Requirement: Return the listing below in full, with every line exactly as it is.

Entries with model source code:

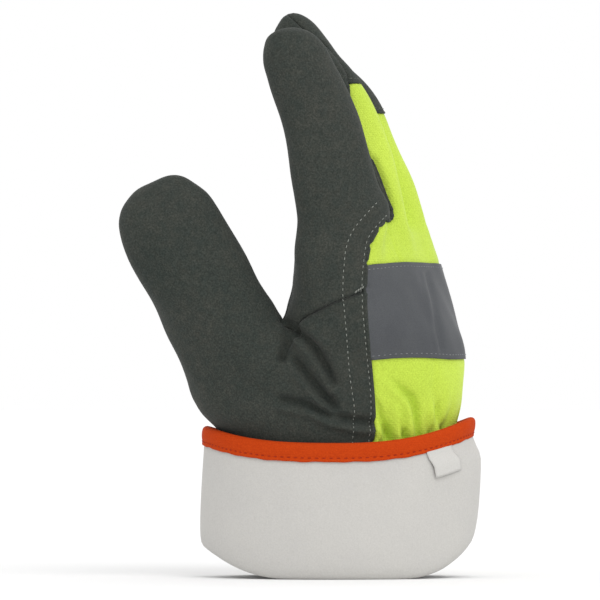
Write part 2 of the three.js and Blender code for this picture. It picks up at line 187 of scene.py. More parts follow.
def tube_distance(lines, x, y, z):
    """Distance to the tube in millimetres, close to true near its surface."""
    nudge = 0.25
    dx, dy, lean, share, across_squared = oval_parts(lines, x, y, z)
    value = dx**2 + (dy / share) ** 2 - across_squared
    across = 2 * dx
    along = 2 * dy / share**2 - 2 * lean * dx
    up = (oval_value(lines, x, y, z + nudge) - oval_value(lines, x, y, z - nudge)) / (2 * nudge)
    steepness = np.sqrt(across**2 + along**2 + up**2)
    least = np.sqrt(np.maximum(across_squared, 4.0))
    return value / np.maximum(steepness, least)


def soft_union(a, b, width):
    share = np.clip(0.5 + 0.5 * (b - a) / width, 0, 1)
    return b * (1 - share) + a * share - width * share * (1 - share)


def form_distance(x, y, z):
    """Distance to the surface of the whole form."""
    hand = tube_distance(HAND_LINES, x, y, z)
    thumb = np.maximum(tube_distance(THUMB_LINES, x, y, z), THUMB_FOOT - z)
    body = soft_union(hand, thumb, np.interp(z, THUMB_BLEND_HEIGHTS, THUMB_BLENDS))
    fingers = [np.maximum(tube_distance(lines, x, y, z), FINGER_FOOT - z) for lines in FINGER_LINES.values()]
    return soft_union(body, np.minimum.reduce(fingers), FINGER_BLEND)


def spaced(low, high, step, fine_at=(), fine_step=None, reach=2.0):
    """Grid lines from low to high, closer together round some places."""
    lines = [low]
    while lines[-1] < high:
        near = any(abs(lines[-1] + step / 2 - place) < reach for place in fine_at)
        lines.append(lines[-1] + (fine_step if near else step))
    return np.array(lines)


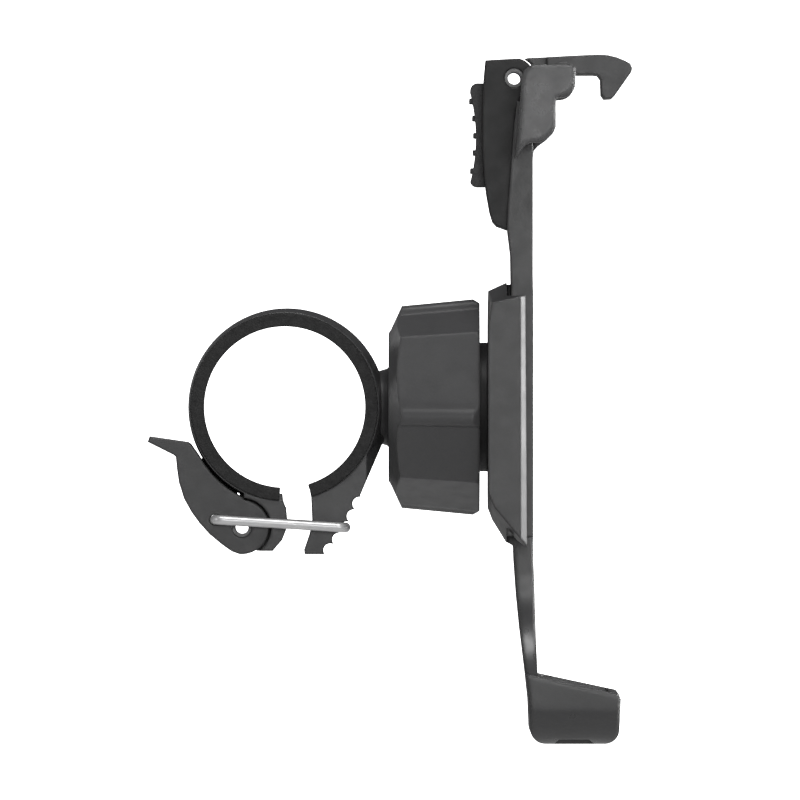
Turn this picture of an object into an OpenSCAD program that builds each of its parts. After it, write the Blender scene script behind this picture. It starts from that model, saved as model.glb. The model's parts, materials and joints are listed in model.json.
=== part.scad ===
// Bicycle phone mount: quick-release handlebar ring, ball joint with a lock nut,
// sliding cradle with a bottom tray and a lever-operated top hook.
// The origin is the centre of the handlebar bore. +Y runs along the handlebar,
// +X points to the phone and +Z runs up the cradle. Everything is drawn closed and clamped.

/* [Handlebar clamp] */
// Radius of the liner bore, for a 31.8 mm bar
bore_r = 16; // [15.9:0.05:16]
// Radial thickness of the rubber liner under the band
liner_t = 1.2; // [1:0.1:1.4]
// Radius where the liner's side flanges end
flange_r = 18.5; // [18.3:0.1:18.6]
// Outer radius of the band
band_r = 19.6; // [19.5:0.05:19.7]
// Offset of the band's outer circle towards the ball
band_shift = 0.5; // [0.4:0.1:0.6]
// Width of the plastic band
band_w = 18.8; // [18.6:0.1:19]
// Width of the rubber liner over its flanges
liner_w = 20; // [19.8:0.1:20.2]
// Distance between the tips of the adjusting teeth
tooth_pitch = 2.7; // [2.65:0.01:2.72]

/* [Clamp lever] */
// Width of the clamp lever
lever_w = 18.4; // [18:0.1:18.6]
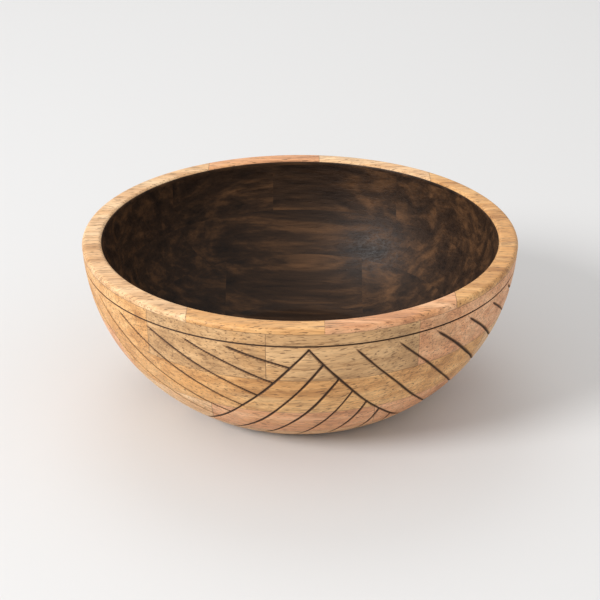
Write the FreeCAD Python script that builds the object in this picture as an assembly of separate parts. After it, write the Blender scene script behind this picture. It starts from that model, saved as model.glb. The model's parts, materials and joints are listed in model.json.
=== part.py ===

Result for this exercise:
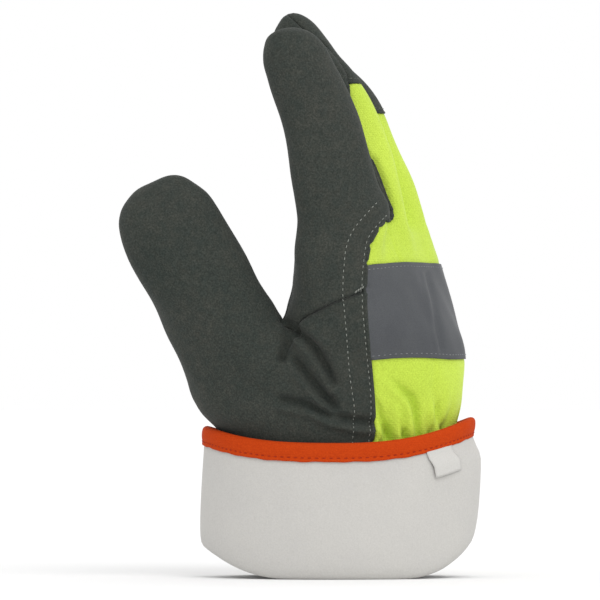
Write part 2 of the three.js and Blender code for this picture. It picks up at line 187 of scene.py. More parts follow.
def tube_distance(lines, x, y, z):
    """Distance to the tube in millimetres, close to true near its surface."""
    nudge = 0.25
    dx, dy, lean, share, across_squared = oval_parts(lines, x, y, z)
    value = dx**2 + (dy / share) ** 2 - across_squared
    across = 2 * dx
    along = 2 * dy / share**2 - 2 * lean * dx
    up = (oval_value(lines, x, y, z + nudge) - oval_value(lines, x, y, z - nudge)) / (2 * nudge)
    steepness = np.sqrt(across**2 + along**2 + up**2)
    least = np.sqrt(np.maximum(across_squared, 4.0))
    return value / np.maximum(steepness, least)


def soft_union(a, b, width):
    share = np.clip(0.5 + 0.5 * (b - a) / width, 0, 1)
    return b * (1 - share) + a * share - width * share * (1 - share)


def form_distance(x, y, z):
    """Distance to the surface of the whole form."""
    hand = tube_distance(HAND_LINES, x, y, z)
    thumb = np.maximum(tube_distance(THUMB_LINES, x, y, z), THUMB_FOOT - z)
    body = soft_union(hand, thumb, np.interp(z, THUMB_BLEND_HEIGHTS, THUMB_BLENDS))
    fingers = [np.maximum(tube_distance(lines, x, y, z), FINGER_FOOT - z) for lines in FINGER_LINES.values()]
    return soft_union(body, np.minimum.reduce(fingers), FINGER_BLEND)


def spaced(low, high, step, fine_at=(), fine_step=None, reach=2.0):
    """Grid lines from low to high, closer together round some places."""
    lines = [low]
    while lines[-1] < high:
        near = any(abs(lines[-1] + step / 2 - place) < reach for place in fine_at)
        lines.append(lines[-1] + (fine_step if near else step))
    return np.array(lines)


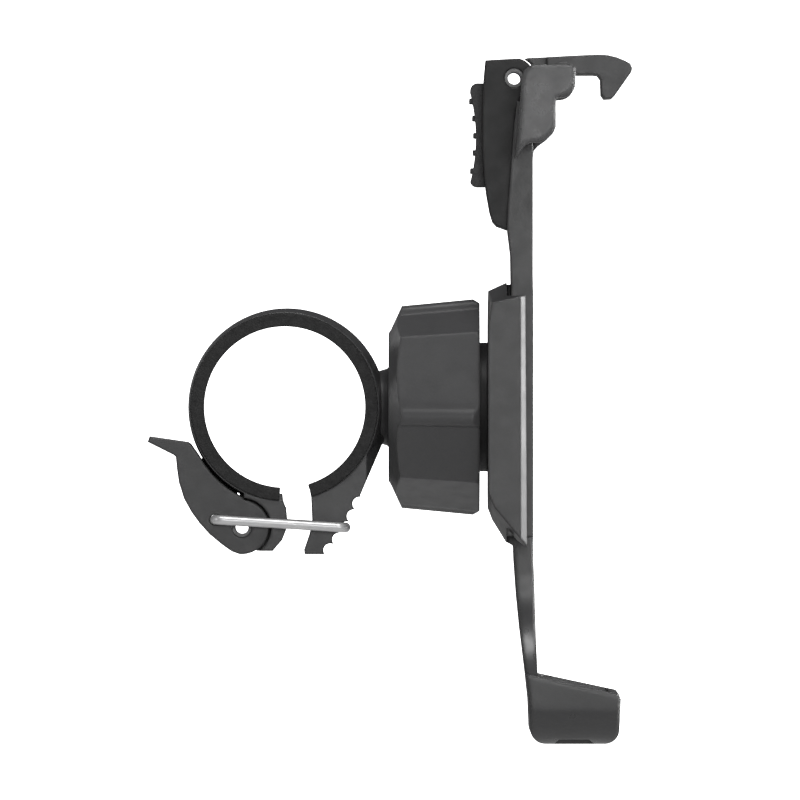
Turn this picture of an object into an OpenSCAD program that builds each of its parts. After it, write the Blender scene script behind this picture. It starts from that model, saved as model.glb. The model's parts, materials and joints are listed in model.json.
=== part.scad ===
// Bicycle phone mount: quick-release handlebar ring, ball joint with a lock nut,
// sliding cradle with a bottom tray and a lever-operated top hook.
// The origin is the centre of the handlebar bore. +Y runs along the handlebar,
// +X points to the phone and +Z runs up the cradle. Everything is drawn closed and clamped.

/* [Handlebar clamp] */
// Radius of the liner bore, for a 31.8 mm bar
bore_r = 16; // [15.9:0.05:16]
// Radial thickness of the rubber liner under the band
liner_t = 1.2; // [1:0.1:1.4]
// Radius where the liner's side flanges end
flange_r = 18.5; // [18.3:0.1:18.6]
// Outer radius of the band
band_r = 19.6; // [19.5:0.05:19.7]
// Offset of the band's outer circle towards the ball
band_shift = 0.5; // [0.4:0.1:0.6]
// Width of the plastic band
band_w = 18.8; // [18.6:0.1:19]
// Width of the rubber liner over its flanges
liner_w = 20; // [19.8:0.1:20.2]
// Distance between the tips of the adjusting teeth
tooth_pitch = 2.7; // [2.65:0.01:2.72]

/* [Clamp lever] */
// Width of the clamp lever
lever_w = 18.4; // [18:0.1:18.6]
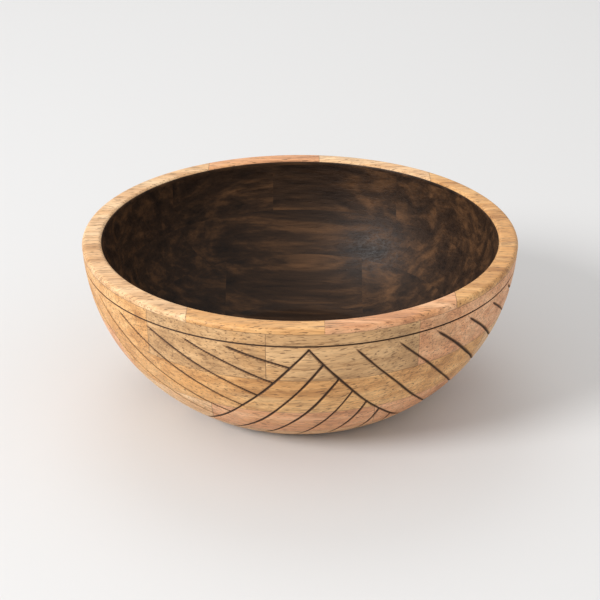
Write the FreeCAD Python script that builds the object in this picture as an assembly of separate parts. After it, write the Blender scene script behind this picture. It starts from that model, saved as model.glb. The model's parts, materials and joints are listed in model.json.
=== part.py ===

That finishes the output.